(WHAT NEEDS TO BE DONE) Read the data and repeat all of it exactly.

───

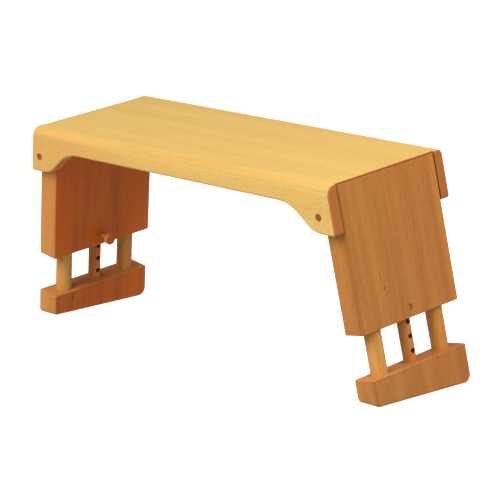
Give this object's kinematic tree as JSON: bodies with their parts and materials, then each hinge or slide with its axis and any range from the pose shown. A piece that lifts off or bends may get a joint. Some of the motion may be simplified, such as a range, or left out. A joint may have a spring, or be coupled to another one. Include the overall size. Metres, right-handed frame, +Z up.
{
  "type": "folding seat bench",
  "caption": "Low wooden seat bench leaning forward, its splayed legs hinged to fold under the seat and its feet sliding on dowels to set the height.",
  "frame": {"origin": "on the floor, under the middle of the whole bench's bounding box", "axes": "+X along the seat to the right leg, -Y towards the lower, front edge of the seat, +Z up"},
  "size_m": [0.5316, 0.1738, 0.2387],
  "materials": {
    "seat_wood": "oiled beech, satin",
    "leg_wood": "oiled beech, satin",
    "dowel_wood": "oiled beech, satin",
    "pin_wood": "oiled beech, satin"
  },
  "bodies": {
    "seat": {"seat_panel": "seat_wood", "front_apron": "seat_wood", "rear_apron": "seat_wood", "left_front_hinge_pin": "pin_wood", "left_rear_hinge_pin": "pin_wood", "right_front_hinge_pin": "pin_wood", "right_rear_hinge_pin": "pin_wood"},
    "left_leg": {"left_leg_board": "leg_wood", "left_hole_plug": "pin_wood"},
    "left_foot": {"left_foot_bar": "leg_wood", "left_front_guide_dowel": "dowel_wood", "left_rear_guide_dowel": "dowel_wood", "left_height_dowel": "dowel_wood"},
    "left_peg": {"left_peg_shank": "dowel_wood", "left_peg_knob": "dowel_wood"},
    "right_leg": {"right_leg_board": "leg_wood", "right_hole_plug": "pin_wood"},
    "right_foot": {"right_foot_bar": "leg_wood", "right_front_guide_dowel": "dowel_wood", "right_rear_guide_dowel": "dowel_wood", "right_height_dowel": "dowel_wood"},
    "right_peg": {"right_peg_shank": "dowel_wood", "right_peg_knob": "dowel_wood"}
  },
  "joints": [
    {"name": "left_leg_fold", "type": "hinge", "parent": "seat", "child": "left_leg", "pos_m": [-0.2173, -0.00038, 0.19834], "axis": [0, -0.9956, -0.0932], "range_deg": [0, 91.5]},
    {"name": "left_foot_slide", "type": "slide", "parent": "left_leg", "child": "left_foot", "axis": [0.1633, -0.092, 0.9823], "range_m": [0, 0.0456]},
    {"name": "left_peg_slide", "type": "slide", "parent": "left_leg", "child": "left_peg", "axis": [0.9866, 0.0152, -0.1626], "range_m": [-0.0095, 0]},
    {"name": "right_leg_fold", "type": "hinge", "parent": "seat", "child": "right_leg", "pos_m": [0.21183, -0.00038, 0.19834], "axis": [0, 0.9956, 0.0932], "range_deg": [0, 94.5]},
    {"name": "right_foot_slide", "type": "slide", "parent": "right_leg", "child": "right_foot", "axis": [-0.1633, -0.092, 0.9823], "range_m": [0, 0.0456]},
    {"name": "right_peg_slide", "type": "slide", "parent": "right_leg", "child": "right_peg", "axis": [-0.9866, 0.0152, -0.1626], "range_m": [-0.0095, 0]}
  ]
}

───

(FULL RESPONSE)
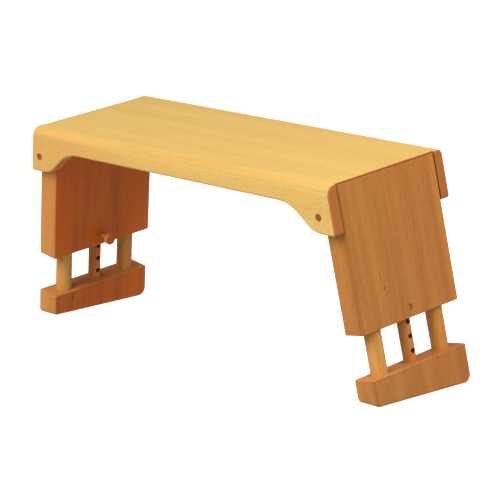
Give this object's kinematic tree as JSON: bodies with their parts and materials, then each hinge or slide with its axis and any range from the pose shown. A piece that lifts off or bends may get a joint. Some of the motion may be simplified, such as a range, or left out. A joint may have a spring, or be coupled to another one. Include the overall size. Metres, right-handed frame, +Z up.
{
  "type": "folding seat bench",
  "caption": "Low wooden seat bench leaning forward, its splayed legs hinged to fold under the seat and its feet sliding on dowels to set the height.",
  "frame": {"origin": "on the floor, under the middle of the whole bench's bounding box", "axes": "+X along the seat to the right leg, -Y towards the lower, front edge of the seat, +Z up"},
  "size_m": [0.5316, 0.1738, 0.2387],
  "materials": {
    "seat_wood": "oiled beech, satin",
    "leg_wood": "oiled beech, satin",
    "dowel_wood": "oiled beech, satin",
    "pin_wood": "oiled beech, satin"
  },
  "bodies": {
    "seat": {"seat_panel": "seat_wood", "front_apron": "seat_wood", "rear_apron": "seat_wood", "left_front_hinge_pin": "pin_wood", "left_rear_hinge_pin": "pin_wood", "right_front_hinge_pin": "pin_wood", "right_rear_hinge_pin": "pin_wood"},
    "left_leg": {"left_leg_board": "leg_wood", "left_hole_plug": "pin_wood"},
    "left_foot": {"left_foot_bar": "leg_wood", "left_front_guide_dowel": "dowel_wood", "left_rear_guide_dowel": "dowel_wood", "left_height_dowel": "dowel_wood"},
    "left_peg": {"left_peg_shank": "dowel_wood", "left_peg_knob": "dowel_wood"},
    "right_leg": {"right_leg_board": "leg_wood", "right_hole_plug": "pin_wood"},
    "right_foot": {"right_foot_bar": "leg_wood", "right_front_guide_dowel": "dowel_wood", "right_rear_guide_dowel": "dowel_wood", "right_height_dowel": "dowel_wood"},
    "right_peg": {"right_peg_shank": "dowel_wood", "right_peg_knob": "dowel_wood"}
  },
  "joints": [
    {"name": "left_leg_fold", "type": "hinge", "parent": "seat", "child": "left_leg", "pos_m": [-0.2173, -0.00038, 0.19834], "axis": [0, -0.9956, -0.0932], "range_deg": [0, 91.5]},
    {"name": "left_foot_slide", "type": "slide", "parent": "left_leg", "child": "left_foot", "axis": [0.1633, -0.092, 0.9823], "range_m": [0, 0.0456]},
    {"name": "left_peg_slide", "type": "slide", "parent": "left_leg", "child": "left_peg", "axis": [0.9866, 0.0152, -0.1626], "range_m": [-0.0095, 0]},
    {"name": "right_leg_fold", "type": "hinge", "parent": "seat", "child": "right_leg", "pos_m": [0.21183, -0.00038, 0.19834], "axis": [0, 0.9956, 0.0932], "range_deg": [0, 94.5]},
    {"name": "right_foot_slide", "type": "slide", "parent": "right_leg", "child": "right_foot", "axis": [-0.1633, -0.092, 0.9823], "range_m": [0, 0.0456]},
    {"name": "right_peg_slide", "type": "slide", "parent": "right_leg", "child": "right_peg", "axis": [-0.9866, 0.0152, -0.1626], "range_m": [-0.0095, 0]}
  ]
}